We need your help:
Free our Bills!
What the…?

Writing, discussing and voting on bills is what we employ our MPs to do. If enough MPs vote on bills they become the law, meaning you or I can get locked up if they pass a bad one.
Bills are, like, so much more important than what MPs spend on furniture.
The problem is that the way in which Bills are put out is completely incompatible with the Internet era, so nobody out there ever knows what the heck people are actually voting for or against. We need to free our Bills in order for most people to be able to understand what matters about them.
We need you!
Share this"Why?"
Being the people who run TheyWorkForYou we spend lots of our time taking rubbish, broken information from Parliament and fixing it up so that it makes a nice, usable site so you can find out whether your MP is actually working for you or not. Lots of people seem to like it, nearly 2 million came to visit last year.
It’s time for Parliament to improve its act and start publishing these vital documents properly in the first place. Quite apart from the fact that we’re a tiny charity without many resources to fix this information, you’re paying for them to produce it in a uselessly old fashioned way. Unless Parliament produces better bills:
- We can’t give you email alerts to tell you when a bill mentions something you might be interested in.
- We can’t tell you what amendments your own MP is asking for, or voting on.
- We can’t help people who know about bills annotate them to explain what they’re really going on about for everyone else.
- We can’t build services that would help MPs and their staff notice when they were being asked to vote on dumb or dubious things.
- We can’t really give a rounded view of how useful your MP is if we can’t see their involvement with the bill making process.
- We can’t do about 12 zillion other things that we’re not even bright enough to think of yet.
"Why won’t Parliament do this?"
We tried, my dears, we really did. We had meetings, and heard encouraging words. We wrote a proposal on what they should do, explaining the merits. We wore suits and polished our shoes and used long words to make them feel comfortable. We met lots of nice people who really want Parliament to get better at this stuff
And then we got nowhere.
And you know, we’re really not bad at working with bits of government either. But no dice. Nada. Bupkis.

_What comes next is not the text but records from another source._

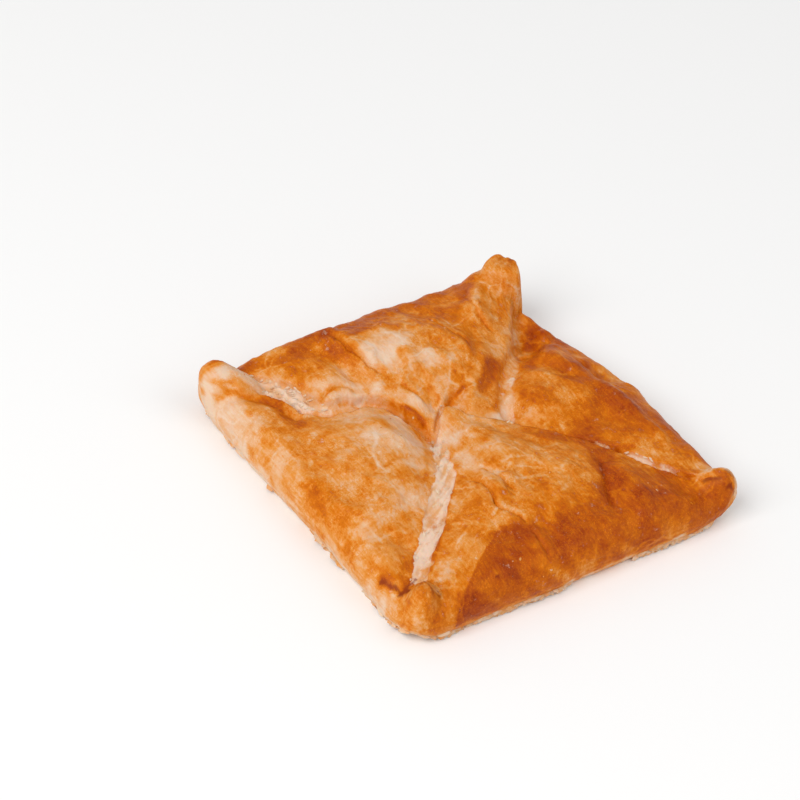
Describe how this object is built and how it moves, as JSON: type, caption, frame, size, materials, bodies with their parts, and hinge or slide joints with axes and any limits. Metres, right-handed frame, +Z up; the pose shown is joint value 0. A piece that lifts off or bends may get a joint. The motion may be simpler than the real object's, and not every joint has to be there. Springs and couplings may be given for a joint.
{
  "type": "khachapuri",
  "caption": "Square envelope khachapuri: golden puff pastry with its corners folded over the filling to the middle, puffed at each corner.",
  "frame": {"origin": "middle of the flat base, between the four sides", "axes": "+Z up out of the base; +X and +Y along the sides of the square; the front corner at -X -Y, the corner with the tall puffed horn at +X +Y"},
  "size_m": [0.1357, 0.1362, 0.031],
  "materials": {
    "crust": "golden baked puff pastry, egg washed, with a low gloss, browner on its high places and pale where its layers show"
  },
  "bodies": {
    "root": {"khachapuri": "crust"}
  },
  "joints": []
}
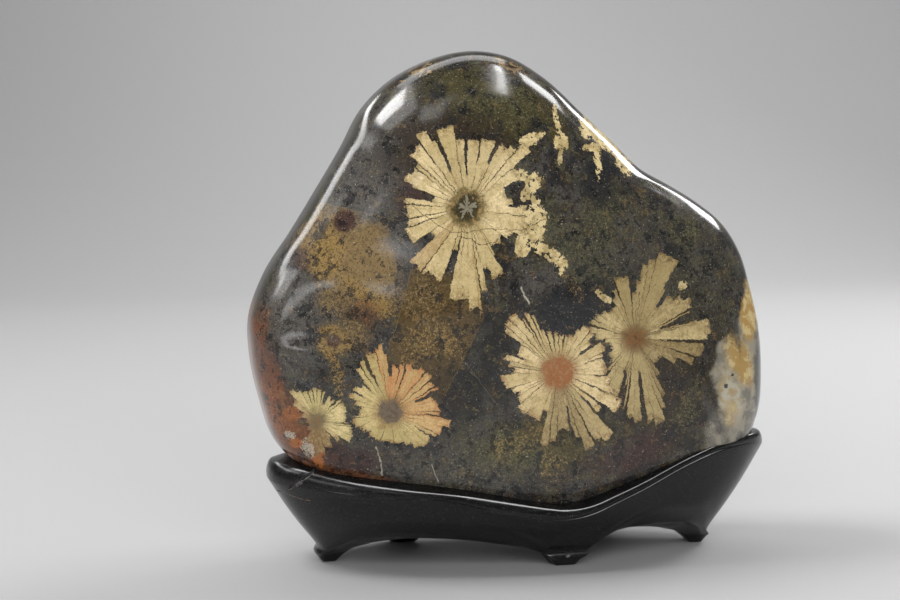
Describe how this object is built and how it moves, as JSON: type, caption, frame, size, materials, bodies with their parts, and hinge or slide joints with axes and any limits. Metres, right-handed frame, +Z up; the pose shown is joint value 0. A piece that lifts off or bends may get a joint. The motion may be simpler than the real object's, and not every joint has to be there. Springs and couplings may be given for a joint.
{
  "type": "scholars rock",
  "caption": "Polished chrysanthemum stone, peaked and flat-faced, standing in a carved black wooden stand with a rolled lip and small feet.",
  "frame": {"origin": "on the surface the feet stand on, under the middle of the object's bounding box", "axes": "+Z up, +X along the stand's length to the right end as seen from the show side, +Y away from the show side through the thickness"},
  "size_m": [0.2462, 0.1, 0.2346],
  "materials": {
    "polished_stone": "polished, charcoal ground with cream flower-shaped crystal clusters",
    "black_lacquer": "satin black lacquer"
  },
  "bodies": {
    "root": {"stone": "polished_stone", "stand": "black_lacquer"}
  },
  "joints": []
}
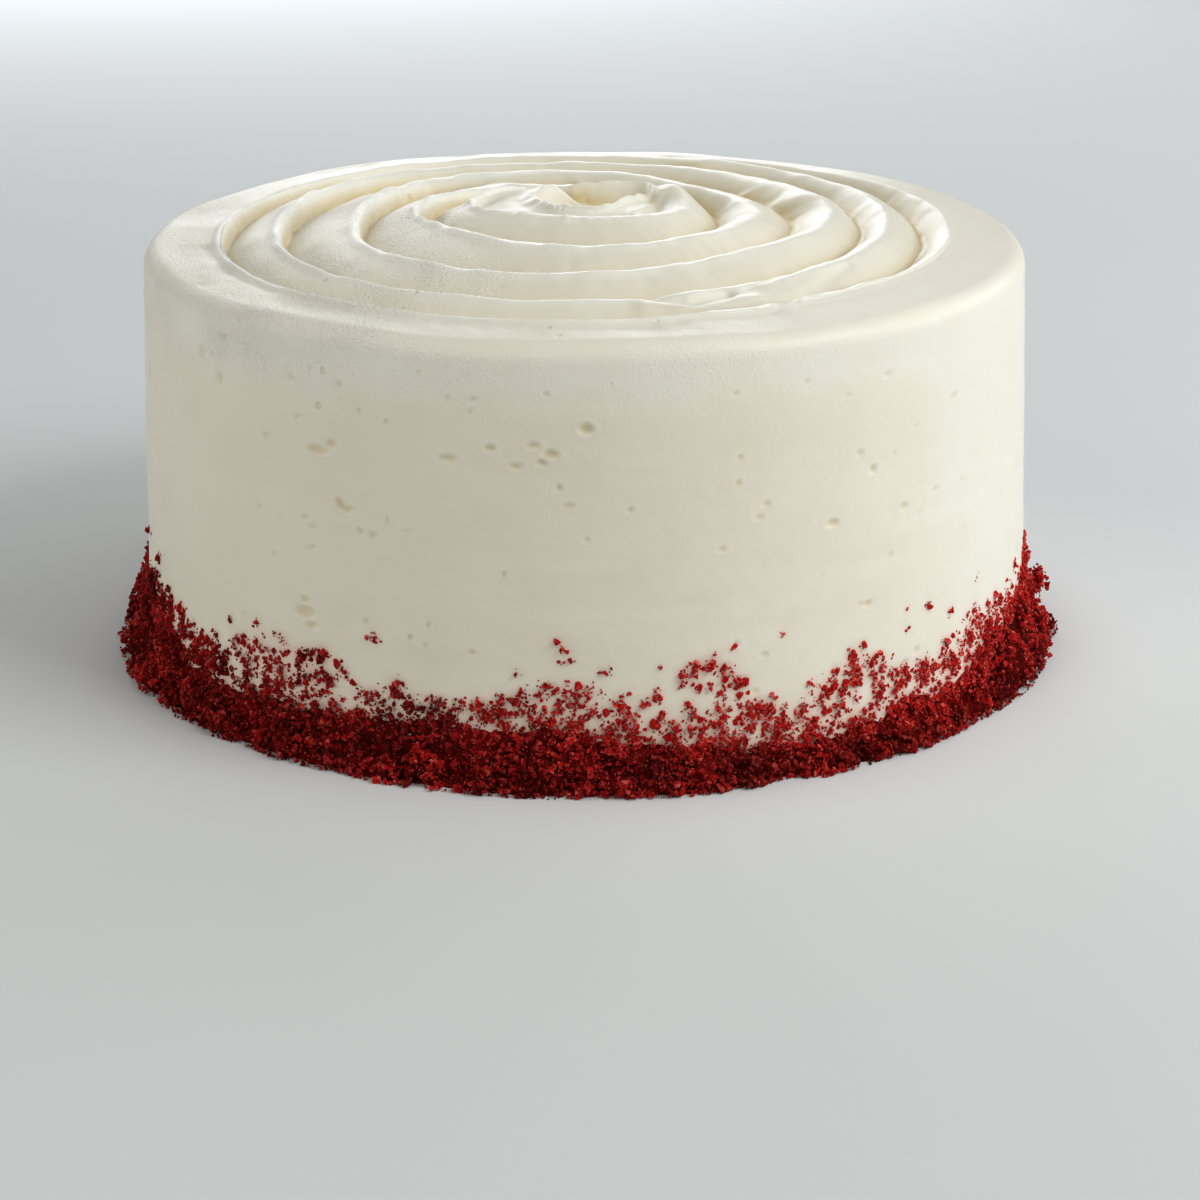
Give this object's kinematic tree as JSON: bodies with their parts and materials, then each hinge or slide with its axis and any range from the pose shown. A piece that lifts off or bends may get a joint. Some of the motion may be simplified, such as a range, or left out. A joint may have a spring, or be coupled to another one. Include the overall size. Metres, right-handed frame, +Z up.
{
  "type": "red velvet cake",
  "caption": "Tall round layer cake under pale frosting, with a spiral groove drawn in its top and red sponge crumbs heaped round its foot.",
  "frame": {"origin": "centre of the cake's flat underside, at the middle of its footprint", "axes": "+Z up through the cake's axis, front towards -Y as first seen, +X to its right"},
  "size_m": [0.2492, 0.2456, 0.1158],
  "materials": {
    "frosting": "satin",
    "crumbs": "matte"
  },
  "bodies": {
    "root": {"frosted_cake": "frosting"}
  },
  "joints": []
}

(There’s some vague notion that it’ll all get done one day, as part of some miraculous project plan to make everything OK, but we understand ‘sod off’, even when spoken in Whitehall-speak.)
"Isn’t it really expensive?"
No. This needs about £10,000 worth of programming to build a tool to convert bills to the right format, and probably a Parliamentary staff member putting between 10% and 100% of their day into operating it, whilst Parliament is actually in session. They can do what they want in the holidays – we aren’t slave drivers. Oh yes, 5,000 people work in Parliament too, over 250 in the computers bit, so we really think they can afford this.
See "Details of the technical changes we want Parliament to make to the way it publishes bills" for more.
"Won’t this disrupt the delicate process of writing bills?"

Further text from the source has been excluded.